The author, with exquisite patience, unwinds her story, which expands to include murder, sex, violence, rage, hidden lives, misguided dreams and the kind of evilness lurking behind closed doors that “crawling flesh” as a phrase must have been coined for.

Ginny (how she hates to be called that) and the repertoire of characters we meet surrounding her swirl and interact in a plot taut with so much suspense that the revelations, when they come (and come they do, constantly and unexpectedly), are never quite fast enough for the reader.

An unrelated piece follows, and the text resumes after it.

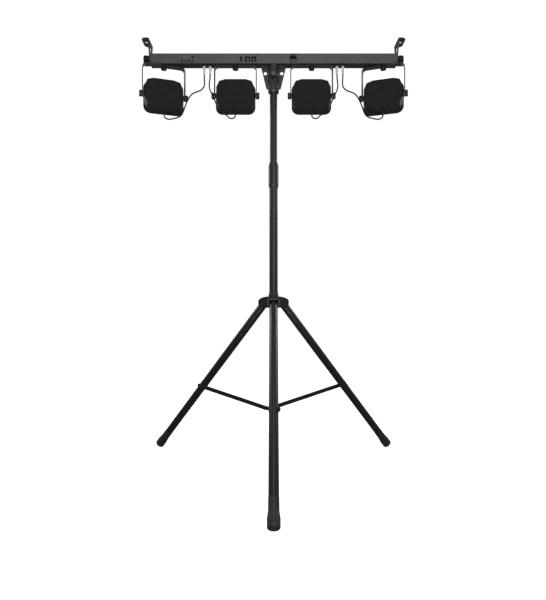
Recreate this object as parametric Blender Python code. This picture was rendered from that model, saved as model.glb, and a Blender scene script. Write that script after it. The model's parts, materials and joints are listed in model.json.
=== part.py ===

The cast of characters includes:

  • Virginia’s sister, Jenny, a beautiful pre-teen who has left the beauty pageant circuit, to the despair of her cloying and deeply flawed mother, Linda. (Ginny’s stepmom).
  • Calvin – Ginny’s cold and nasty-bit-of-work father, an investment banker who seems to want nothing more than to forget the existence of his first-born daughter.
  • Mark Renkin and Hunter Willoughby- a teacher and a guidance counselor – lovers, a couple whose attraction spills over into illicit and sometimes secretly observed sexual hookups – including on school property.
  • JP – a lanky baggy-jeaned fifteen year-old who has a fascination with knives, a machete, and a tantalizing dream to escape his small town life.

Thick with twists and graced with a truly unpredictable ending, this is a remarkable book in that it refuses to simplify and proselytize. Instead, right and wrong, good and bad, and the moral spectrum itself, expand or contract (in unavoidable and oftentimes tragic ways) for us to observe around these characters.

I loved this book and look forward to reading more from this exciting new author!